If you are not seeing movement after 90 days, audit your tag trigger logic first. Mis-firing or non-firing sequences — caused by tags applied inconsistently at stage transitions — are the most common failure mode in Keap employer brand setups.


Common Mistakes and Troubleshooting

Mistake 1: Building sequences before cleaning tag data

If existing Keap contacts have inconsistent or missing stage tags, your new sequences will either fire for the wrong contacts or not fire at all. Run a contact audit and apply correct stage tags before activating any campaign.

Mistake 2: Sending from a generic sender address

Emails sent from “recruiting@company.com” or “noreply@company.com” perform significantly worse on open rates and brand perception than emails from a named recruiter or manager. Configure Keap’s sender settings to use individual names even when the sequence is fully automated.

Mistake 3: Over-automating the rejection sequence

A rejection email that fires within two minutes of a tag being applied reads as automated and impersonal. Set a minimum 2-hour delay on rejection sequences — enough time to feel considered, fast enough to meet the 24-hour standard.

Mistake 4: Building onboarding sequences that conflict with ATS workflows

If your ATS also sends automated onboarding emails, new hires will receive duplicate or conflicting messages. Map the exact communication responsibilities of each system before go-live. Keap handles relationship and culture communication; the ATS handles compliance, forms, and task assignment. See the Keap vs. ATS strategic comparison for a clear division-of-responsibility framework.

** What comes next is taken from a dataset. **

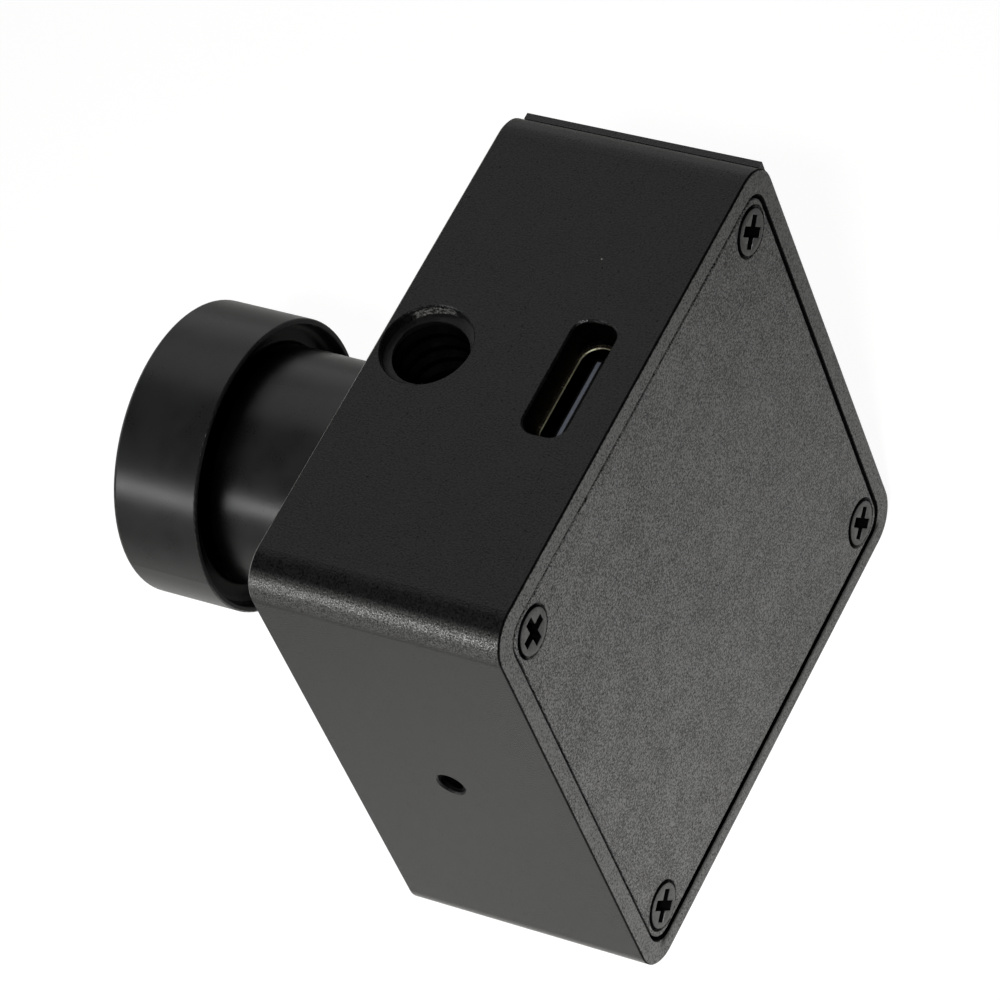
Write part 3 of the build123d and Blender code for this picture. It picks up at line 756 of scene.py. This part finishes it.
def cross_cutter(sizes):
    """The tapered cross that is cut out of a screw's head, pointing down from z = 0."""
    start_clean()
    depth, width = sizes.cross_depth, sizes.cross_width
    bpy.ops.mesh.primitive_cube_add(size=1, location=(0, 0, -depth / 2 + 0.1 * MM))
    cutter = bpy.context.object
    cutter.scale = (width, width, depth + 0.2 * MM)
    apply_place()
    for side in (Vector((1, 0, 0)), Vector((0, 1, 0)), Vector((-1, 0, 0)), Vector((0, -1, 0))):
        turned = Vector((-side.y, side.x, 0))

        def faces_side(face):
            return face.normal.dot(side) > 0.9 and abs(face.calc_center_median().dot(turned)) < width / 4

        select_in_edit(cutter, "FACE", faces_side)
        shift = side * (sizes.cross_length - width) / 2
        bpy.ops.mesh.extrude_region_move(TRANSFORM_OT_translate={"value": shift})
    select_in_edit(cutter, "VERT", lambda vertex: vertex.co.z < -depth / 2)
    bpy.ops.transform.resize(value=(0.86, 0.86, 1), center_override=(0, 0, -depth))
    bpy.ops.object.mode_set(mode="OBJECT")
    return cutter


def make_screw(sizes, length):
    """One cover screw standing on z = 0 under its head, with its cross recess."""
    cutter = cross_cutter(sizes)
    start_clean()
    bpy.ops.mesh.primitive_cylinder_add(
        vertices=96, radius=sizes.head_radius, depth=sizes.head_height, location=(0, 0, sizes.head_height / 2)
    )
    screw = bpy.context.object
    apply_place()
    select_in_edit(screw, "EDGE", lambda edge: all(v.co.z > sizes.head_height / 2 for v in edge.verts))
    bpy.ops.mesh.bevel(offset=sizes.edge, segments=3, affect="EDGES")
    bpy.ops.mesh.select_mode(type="FACE")
    select_in_edit(screw, "FACE", lambda face: face.normal.z < -0.5)
    bpy.ops.mesh.inset(thickness=sizes.head_radius - sizes.shank_radius)
    bpy.ops.mesh.extrude_region_move(TRANSFORM_OT_translate={"value": (0, 0, -length)})
    bpy.ops.object.mode_set(mode="OBJECT")
    cutter.location.z = sizes.head_height
    cut = screw.modifiers.new("cross", "BOOLEAN")
    cut.operation = "DIFFERENCE"
    cut.object = cutter
    soften = screw.modifiers.new("soft edges", "BEVEL")
    soften.width = 0.03 * MM
    soften.segments = 2
    soften.angle_limit = math.radians(35)
    apply_modifiers(screw)
    bpy.data.objects.remove(cutter)
    return screw


def make_cover_screws(finish):
    """The four cover screws, each at the turn that it was left at."""
    sizes = settings("camera_screws")
    low, high, middle = span("cover_screws")
    turns = {
        (1, 1): sizes.turn_right_top, (1, -1): sizes.turn_right_bottom,
        (-1, 1): sizes.turn_left_top, (-1, -1): sizes.turn_left_bottom,
    }
    pattern = make_screw(sizes, high.y - low.y - sizes.head_height)
    for number, ((side, level), turn) in enumerate(turns.items(), 1):
        screw = pattern.copy()
        screw.data = pattern.data.copy()
        bpy.context.scene.collection.objects.link(screw)
        facing = Quaternion((1, 0, 0), -math.pi / 2) @ Quaternion((0, 0, 1), math.pi - turn)
        screw.rotation_mode = "QUATERNION"
        screw.rotation_quaternion = facing
        height = high.y + sizes.stand - sizes.head_height
        screw.location = (side * sizes.reach, height, middle.z + level * sizes.reach)
        finish_piece(screw, f"cover_screw_{number}", "case", finish)
        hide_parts("cover_screws")
    bpy.data.objects.remove(pattern)


def make_port_lip(finish):
    """The rolled lip round the mouth of the port's shell."""
    sizes = settings("camera_port")
    mouth = span("port_shell")[1].z
    port = mount("usb_port")["pos_m"]
    start_clean()
    bpy.ops.mesh.primitive_circle_add(vertices=64, radius=sizes.shell_height / 2 - sizes.wall, fill_type="NOTHING")
    piece = bpy.context.object
    straight = (sizes.shell_width - sizes.shell_height) / 2
    for side in (-1, 1):
        select_in_edit(piece, "VERT", lambda vertex: vertex.co.x * side > 1e-6)
        bpy.ops.transform.translate(value=(side * straight, 0, 0))
    bpy.ops.object.mode_set(mode="OBJECT")
    piece.location = (port[0], port[1], mouth)
    bpy.ops.object.convert(target="CURVE")
    piece = bpy.context.object
    piece.data.bevel_depth = sizes.lip
    piece.data.bevel_resolution = 3
    bpy.ops.object.convert(target="MESH")
    return finish_piece(bpy.context.object, "port_lip", "case", finish, 60.0)


def ray_kinds(shader):
    """Whether a ray comes from the camera, from a shiny surface or through glass: three wires of 0 or 1."""
    outputs = shader.node("ShaderNodeLightPath").socket.node.outputs
    return [Wire(shader, outputs[name]) for name in ("Is Camera Ray", "Is Glossy Ray", "Is Transmission Ray")]


def make_floor():
    """A wide white floor that keeps some of the object's shadow."""
    studio = settings("camera_studio")
    start_clean()
    bpy.ops.mesh.primitive_circle_add(vertices=64, radius=6.0, fill_type="NGON", location=(0, 0, 0))
    floor = bpy.context.object
    floor.name = "floor"
    material, shader = new_finish("floor")
    lit = shader.node("ShaderNodeBsdfDiffuse", sockets={"Color": rgba(studio.floor)})
    glow = shader.node("ShaderNodeEmission", sockets={"Color": (1, 1, 1, 1), "Strength": studio.glow})
    seen, mirrored, through = ray_kinds(shader)
    amount = (seen + through) * (1.0 - studio.shadow) + mirrored * (1.0 - studio.mirrored)
    mixed = shader.node("ShaderNodeMixShader", sockets={"Fac": shader.least(amount, 1.0), 1: lit, 2: glow})
    shader.node("ShaderNodeOutputMaterial", sockets={"Surface": mixed})
    floor.data.materials.append(material)


def make_world():
    """A dim studio with white walls in front of the lens and on the left, seen against white."""
    studio = settings("camera_studio")
    world = bpy.context.scene.world or bpy.data.worlds.new("studio")
    bpy.context.scene.world = world
    shader = Shader(world)
    x, y, z = shader.axes(shader.node("ShaderNodeTexCoord", output="Generated"))
    front = (1.0 - y.between(-0.95, -0.72)) * (1.0 - z.between(0.3, 0.8))
    left = (1.0 - x.between(-0.8, -0.5)) * (1.0 - z.between(0.2, 1.0)) * (1.0 - y.between(-0.05, 0.15))
    dim = 1.0 - y.between(0.1, 0.7) * 0.75
    studio_light = front * studio.front_wall + left * studio.left_wall + studio.studio * dim
    seen, mirrored, through = ray_kinds(shader)
    white = shader.least(seen + through, 1.0)
    strength = white + (1.0 - white) * studio_light
    glow = shader.node("ShaderNodeBackground", sockets={"Color": (1, 1, 1, 1), "Strength": strength})
    shader.node("ShaderNodeOutputWorld", sockets={"Surface": glow})


def add_lamp(kind, name, place, aim, power):
    """A lamp aimed at a point."""
    lamp = bpy.data.objects.new(name, bpy.data.lights.new(name, kind))
    lamp.data.energy = power
    lamp.location = place
    lamp.rotation_mode = "QUATERNION"
    lamp.rotation_quaternion = (Vector(place) - Vector(aim)).to_track_quat("Z", "Y")
    bpy.context.scene.collection.objects.link(lamp)
    return lamp


def make_lamps():
    """A narrow strip low on the right, a wide dim panel high in front and a spot from the back right."""
    studio = settings("camera_studio")
    middle = (0, -0.006, 0.02)
    strip = add_lamp("AREA", "strip lamp", (0.52, -0.29, 0.165), middle, studio.strip)
    panel = add_lamp("AREA", "panel", (-0.33, -0.32, 0.56), middle, studio.panel)
    for lamp, size in ((strip, (0.34, 0.06)), (panel, (0.42, 0.42))):
        lamp.data.shape = "RECTANGLE"
        lamp.data.size, lamp.data.size_y = size
    spot = add_lamp("SPOT", "spot", (0.335, 0.205, 0.474), (0.028, 0.008, 0.0), studio.spot)
    spot.data.spot_size = studio.spot_angle
    spot.data.spot_blend = 1.0
    spot.data.shadow_soft_size = 0.04


def make_camera():
    """The camera at the photograph's viewing angle."""
    studio = settings("camera_studio")
    camera = bpy.data.objects.new("camera", bpy.data.cameras.new("camera"))
    camera.data.lens = studio.lens
    camera.data.sensor_width = 36.0
    camera.data.clip_start = 0.01
    camera.data.clip_end = 50.0
    camera.location = studio.camera_place
    back = Vector(studio.camera_place) - Vector(studio.aim_place)
    camera.rotation_mode = "QUATERNION"
    camera.rotation_quaternion = back.to_track_quat("Z", "Y") @ Quaternion((0, 0, 1), studio.roll)
    bpy.context.scene.collection.objects.link(camera)
    bpy.context.scene.camera = camera


class CAMERA_OT_stage(bpy.types.Operator):
    """Sets up the floor, the lamps and the camera"""

    bl_idname = "box_camera.stage"
    bl_label = "Stage"

    def execute(self, context):
        context.scene.view_settings.view_transform = "Standard"
        make_floor()
        make_world()
        make_lamps()
        make_camera()
        return {"FINISHED"}


class CAMERA_OT_finishes(bpy.types.Operator):
    """Gives every piece of the camera its finish"""

    bl_idname = "box_camera.finishes"
    bl_label = "Finishes"

    def execute(self, context):
        finishes = make_finishes()
        dress_nodes(finishes)
        return {"FINISHED"}


class CAMERA_OT_threads(bpy.types.Operator):
    """Cuts the threads in the tripod hole and the set screw's hole"""

    bl_idname = "box_camera.threads"
    bl_label = "Threads"

    def execute(self, context):
        finish = bpy.data.materials["thread black"]
        make_tripod_thread(finish)
        make_set_screw_thread(finish)
        return {"FINISHED"}


class CAMERA_OT_screws(bpy.types.Operator):
    """Makes the four cover screws"""

    bl_idname = "box_camera.screws"
    bl_label = "Cover screws"

    def execute(self, context):
        make_cover_screws(bpy.data.materials["screw oxide"])
        return {"FINISHED"}


class CAMERA_OT_port(bpy.types.Operator):
    """Rounds the mouth of the port"""

    bl_idname = "box_camera.port"
    bl_label = "Port"

    def execute(self, context):
        make_port_lip(bpy.data.materials["lip plating"])
        return {"FINISHED"}


OPERATORS = (CAMERA_OT_stage, CAMERA_OT_finishes, CAMERA_OT_threads, CAMERA_OT_screws, CAMERA_OT_port)


class CAMERA_PT_tools(bpy.types.Panel):
    """Lists the camera's tools"""

    bl_label = "Box Camera"
    bl_space_type = "VIEW_3D"
    bl_region_type = "UI"
    bl_category = "Box Camera"

    def draw(self, context):
        for operator in OPERATORS:
            self.layout.operator(operator.bl_idname)


def register():
    """Registers the settings, the operators and the panel."""
    for name, group in SETTINGS:
        bpy.utils.register_class(group)
        setattr(bpy.types.Scene, name, PointerProperty(type=group))
    for operator in OPERATORS:
        bpy.utils.register_class(operator)
    bpy.utils.register_class(CAMERA_PT_tools)


def unregister():
    """Takes them out again."""
    bpy.utils.unregister_class(CAMERA_PT_tools)
    for operator in reversed(OPERATORS):
        bpy.utils.unregister_class(operator)
    for name, group in reversed(SETTINGS):
        delattr(bpy.types.Scene, name)
        bpy.utils.unregister_class(group)


def main():
    """Makes the scene."""
    register()
    bpy.ops.box_camera.stage()
    bpy.ops.box_camera.finishes()
    bpy.ops.box_camera.threads()
    bpy.ops.box_camera.screws()
    bpy.ops.box_camera.port()


if __name__ == "__main__":
    main()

Mistake 5: Never reviewing sequence performance

Sequences built and never reviewed become brand liabilities. A pre-boarding sequence referencing a manager who left the company six months ago, or a culture email linking to a benefits page that no longer exists, does more damage than no sequence at all. Enforce the quarterly review cadence built in Step 8.

What We’ve Seen: Onboarding Is Where Brand Promises Go to Die
McKinsey Global Institute research on employee experience shows that the period between offer acceptance and Day 30 is the highest attrition-risk window in the entire employee lifecycle. Most organizations do nothing automated in that window. A Keap pre-boarding sequence that activates at offer acceptance — introducing the team, explaining what to expect, sending a culture primer, and checking in at Day 7 — directly addresses this risk. It signals that the organization operates with intention, not improvisation. That signal is your employer brand in action.

Next Steps

A complete employer brand automation system in Keap™ is not a one-week project — it is a structured build that compounds over time. Start with Step 4 (application acknowledgment and status sequences) and Step 5 (rejection and silver-medalist sequences). Those two sets of campaigns touch every candidate who enters your pipeline and deliver immediate, measurable brand impact.

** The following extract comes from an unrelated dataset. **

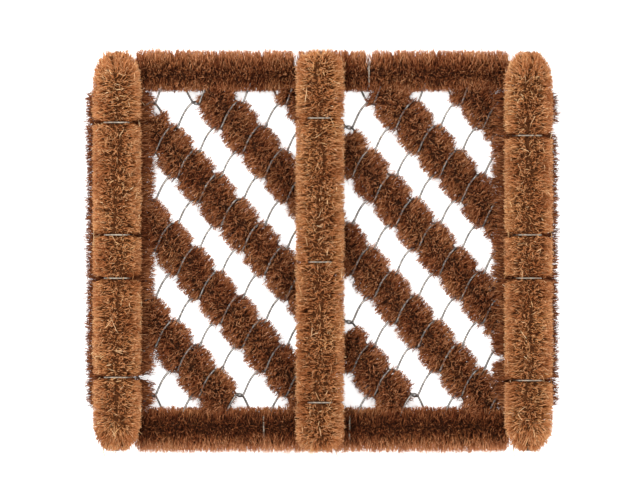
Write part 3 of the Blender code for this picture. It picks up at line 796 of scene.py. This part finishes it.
def keep_node(node, mat):
    """A CAD node that stays, with a better material."""
    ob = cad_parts[node]
    for place in ob.material_slots:
        place.material = mat
    if not ob.material_slots:
        ob.data.materials.append(mat)


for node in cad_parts:
    if node.endswith("_core"):
        keep_node(node, CORE_WIRE)
    elif "_tie_" in node:
        keep_node(node, TIE_WIRE)


# ---------------------------------------------------------------- floor, light, camera

FLOOR_HALF = 6.0
# Name, place, size and power
LIGHTS = (("key", (-0.6, 0.8, 1.9), 1.0, 34), ("fill", (0.9, -0.9, 1.6), 1.4, 16))
CAMERA_AWAY = 10.0
VIEW_WIDTH = 544.6 * MM     # at the height of the netting
VIEW_MIDDLE = (-1.7 * MM, 0.9 * MM)


def studio():
    """A white floor that glows a little, a white sky and two soft lights."""
    floor_mesh = bpy.data.meshes.new("floor")
    r = FLOOR_HALF
    floor_mesh.from_pydata([(-r, -r, 0), (r, -r, 0), (r, r, 0), (-r, r, 0)], [], [(0, 1, 2, 3)])
    mat, _, shader = new_material("floor_white")
    shader.inputs["Base Color"].default_value = (0.92, 0.92, 0.92, 1)
    shader.inputs["Roughness"].default_value = 0.8
    shader.inputs["Specular IOR Level"].default_value = 0.1
    shader.inputs["Emission Color"].default_value = (1, 1, 1, 1)
    shader.inputs["Emission Strength"].default_value = 0.75
    floor_mesh.materials.append(mat)
    floor = bpy.data.objects.new("floor", floor_mesh)
    bpy.context.scene.collection.objects.link(floor)

    world = bpy.data.worlds.new("studio")
    world.use_nodes = True
    sky = world.node_tree.nodes["Background"]
    sky.inputs["Color"].default_value = (1.0, 1.0, 1.0, 1)
    sky.inputs["Strength"].default_value = 0.75
    bpy.context.scene.world = world

    for name, place, size, power in LIGHTS:
        light = bpy.data.lights.new(name, "AREA")
        light.energy = power
        light.size = size
        ob = bpy.data.objects.new(name, light)
        ob.location = place
        ob.rotation_euler = (Vector((0, 0, 0)) - Vector(place)).to_track_quat("-Z", "Y").to_euler()
        bpy.context.scene.collection.objects.link(ob)


def camera():
    """Straight above the mat, far enough away to show next to no perspective."""
    data = bpy.data.cameras.new("camera")
    data.lens = data.sensor_width * CAMERA_AWAY / VIEW_WIDTH
    data.clip_end = 50
    ob = bpy.data.objects.new("camera", data)
    ob.location = (*VIEW_MIDDLE, CAMERA_AWAY + NET_Z)
    bpy.context.scene.collection.objects.link(ob)
    bpy.context.scene.camera = ob


studio()
camera()
bpy.context.scene.view_settings.view_transform = "Standard"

Once those sequences are stable and performing, add the pre-boarding and onboarding campaigns from Step 6. Add milestone-triggered advocacy automation last — it requires a base of settled employees to function.

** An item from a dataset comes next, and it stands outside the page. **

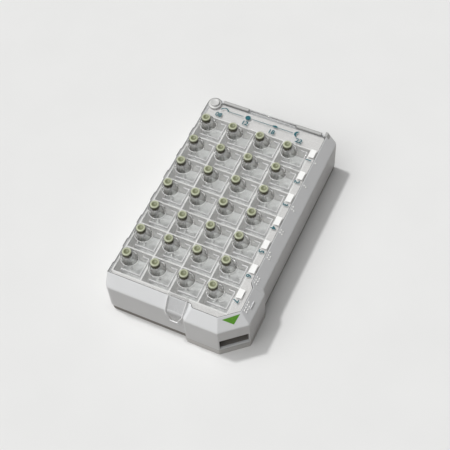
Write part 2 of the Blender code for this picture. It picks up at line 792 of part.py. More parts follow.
def stud_mesh():
    """The round stud with its collar on the lid's ear."""
    place = (LEFT_FACE + EAR_RADIUS, LID_REAR + EAR_REACH - EAR_RADIUS)
    top = BODY_HEIGHT + STUD_HEIGHT
    collar = BODY_HEIGHT + COLLAR_HEIGHT
    sizes = [
        (COLLAR_RADIUS, LID_BOTTOM + LID_THICKNESS / 2),
        (COLLAR_RADIUS, collar),
        (STUD_RADIUS, collar),
        (STUD_RADIUS, top - STUD_EDGE),
        (STUD_RADIUS - STUD_EDGE, top),
    ]
    return loft("lid stud", [ring_at(r, z, sides=STUD_SIDES, place=place) for r, z in sizes])


def thick_path(path, thickness):
    """The same path moved sideways by a thickness, mitred where it bends."""
    moved = []
    for i, point in enumerate(path):
        before = (point - path[i - 1]).normalized() if i else (path[1] - point).normalized()
        after = (path[i + 1] - point).normalized() if i + 1 < len(path) else before
        normal = Vector((-before.y - after.y, before.x + after.x)).normalized()
        stretch = normal.dot(Vector((-before.y, before.x)))
        moved.append(point - normal * (thickness / stretch))
    return moved


def tongue_mesh():
    """The latch tongue: a strip that leaves the lid over the rim, follows the bevel and hangs before the wall."""
    edge = FRONT_FACE + BEVEL_RUN + RIM_LAND + GAP
    rim = FRONT_FACE + BEVEL_RUN
    end = tongue_end_height()
    front = FRONT_FACE - TONGUE_STANDOFF
    underside = [
        Vector((edge + TONGUE_ROOT, BODY_HEIGHT - LID_THICKNESS / 2)),
        Vector((edge, BODY_HEIGHT + TONGUE_STANDOFF)),
        Vector((rim - TONGUE_STANDOFF / 2, BODY_HEIGHT + TONGUE_STANDOFF)),
        Vector((front, BEVEL_FOOT)),
        Vector((front, end)),
        Vector((front - TONGUE_LIP, end - TONGUE_LIP)),
    ]
    upper = thick_path(underside, TONGUE_THICKNESS)
    halves = [TONGUE_ROOT_WIDTH / 2] * 3 + [TONGUE_FOOT_WIDTH / 2] + [TONGUE_END_WIDTH / 2] * 2
    middle = tongue_centre()
    rings = [
        [
            (middle - half, low.x, low.y),
            (middle + half, low.x, low.y),
            (middle + half, high.x, high.y),
            (middle - half, high.x, high.y),
        ]
        for low, high, half in zip(underside, upper, halves)
    ]
    return loft("latch tongue", rings)


def make_lid(material):
    """The lid with its hinge barrel and pins, domes, ribs, stud and latch tongue."""
    lid = add_piece(
        "lid", prism("lid", lid_outline(), LID_BOTTOM, BODY_HEIGHT), material, (0.0, HINGE_Y, HINGE_Z)
    )
    start = LEFT_FACE + LID_KNUCKLE_START
    across, back = dome_place()
    holes, domes = [], []
    for day, slot in every_cell():
        left, front = cell_corner(day, slot)
        place = (left + across, front + back)
        heights = (LID_BOTTOM - RIB_DROP - OVERRUN, BODY_HEIGHT + OVERRUN)
        holes.append(loft("hole", [ring_at(DOME_RADIUS - DOME_WALL / 2, z, place=place) for z in heights]))
        domes.append(dome_shell(*place))
    pins = PIN_LENGTH + PIN_ROOT
    end = start + LID_KNUCKLE_LENGTH
    joins = [
        many("lid ribs", [lid_rib(d, s) for d, s in every_cell()]),
        rod("lid barrel", start, LID_KNUCKLE_LENGTH, HINGE_RADIUS, HINGE_SIDES, HINGE_Y, HINGE_Z),
        rod("left pin", start - PIN_LENGTH, pins, PIN_RADIUS, HINGE_SIDES, HINGE_Y, HINGE_Z),
        rod("right pin", end - PIN_ROOT, pins, PIN_RADIUS, HINGE_SIDES, HINGE_Y, HINGE_Z),
        stud_mesh(),
        tongue_mesh(),
    ]
    for mesh in joins:
        combine(lid, add_helper(mesh.name, mesh), "UNION")
    combine(lid, add_helper("dome holes", many("dome holes", holes)), "DIFFERENCE")
    combine(lid, add_helper("domes", many("domes", domes)), "UNION")
    return lid


def main():
    """Clears the scene and builds the pill box."""
    for item in list(bpy.data.objects):
        bpy.data.objects.remove(item)
    grey = make_material("light grey ABS", (0.66, 0.67, 0.67), 0.42)
    white = make_material("white polypropylene", (0.80, 0.80, 0.79), 0.45)
    frosted = make_material("frosted polypropylene", (0.62, 0.64, 0.64), 0.5)
    clear = make_material("clear polystyrene", (0.86, 0.88, 0.88), 0.12, alpha=0.35, transmission=0.6)
    green = make_material("sage green ABS", (0.30, 0.36, 0.15), 0.4)
    make_housing(grey)
    make_base(grey)
    make_tray(white)
    make_doors(frosted)
    lid = make_lid(clear)
    make_buttons(lid, green)


main()
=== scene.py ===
"""Looks of the weekly pill box: clear lid with domes, green buttons, prints, case finishes and the studio.

Lengths are in metres unless a class says otherwise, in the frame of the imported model: X to the right,
Y to the rear, Z up.
"""

from __future__ import annotations

import logging
import math
import sys
from dataclasses import dataclass, field
from enum import Enum
from typing import Any

import bmesh
import bpy
import numpy as np
from mathutils import Matrix, Vector
from mathutils.geometry import tessellate_polygon


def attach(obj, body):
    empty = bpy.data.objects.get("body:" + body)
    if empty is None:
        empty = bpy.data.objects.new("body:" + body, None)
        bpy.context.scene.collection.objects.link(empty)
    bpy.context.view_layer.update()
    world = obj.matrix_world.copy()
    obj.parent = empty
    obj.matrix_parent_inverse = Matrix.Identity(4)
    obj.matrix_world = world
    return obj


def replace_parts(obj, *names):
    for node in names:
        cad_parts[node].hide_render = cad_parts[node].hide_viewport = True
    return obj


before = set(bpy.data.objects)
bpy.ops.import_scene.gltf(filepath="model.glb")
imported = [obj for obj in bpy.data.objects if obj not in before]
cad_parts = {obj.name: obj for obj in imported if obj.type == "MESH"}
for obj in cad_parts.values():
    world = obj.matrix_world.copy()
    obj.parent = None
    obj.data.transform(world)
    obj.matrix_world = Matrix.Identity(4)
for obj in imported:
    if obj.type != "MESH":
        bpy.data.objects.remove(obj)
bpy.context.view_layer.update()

LOG = logging.getLogger("pill box")
MM = 0.001
WELD = 1e-6
Array = np.ndarray
Material = bpy.types.Material
Pair = tuple[float, float]
Place = tuple[float, float, float]


class Slot(Enum):
    """Material slots of the record that the pieces take their finish from."""

    HOUSING = "housing"
    TRAY = "pill_tray"
    LID = "lid"
    BUTTON = "button"


class Body(Enum):
    """Bodies of the model that single pieces ride on."""

    CASE = "case"
    LID = "lid"


# Colour and node tools


def linear(colour: str) -> tuple[float, float, float, float]:
    """Turns an sRGB hex colour to linear light.

    Args:
        colour: six hex digits, with or without a leading hash sign.

    Returns:
        Red, green and blue in linear light, and an alpha of one.
    """
    digits = colour.lstrip("#")
    values = np.array([int(digits[i : i + 2], 16) for i in (0, 2, 4)]) / 255.0
    high = ((values + 0.055) / 1.055) ** 2.4
    red, green, blue = np.where(values <= 0.04045, values / 12.92, high)
    return float(red), float(green), float(blue), 1.0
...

For the broader framework that connects these sequences to a full talent acquisition system, return to the Keap recruiting automation pillar. For the candidate experience layer that sits alongside these brand sequences, see how Keap transforms the candidate experience.

Build the process layer first. Measure it. Then expand. That sequence — not the technology stack — is what a durable employer brand runs on.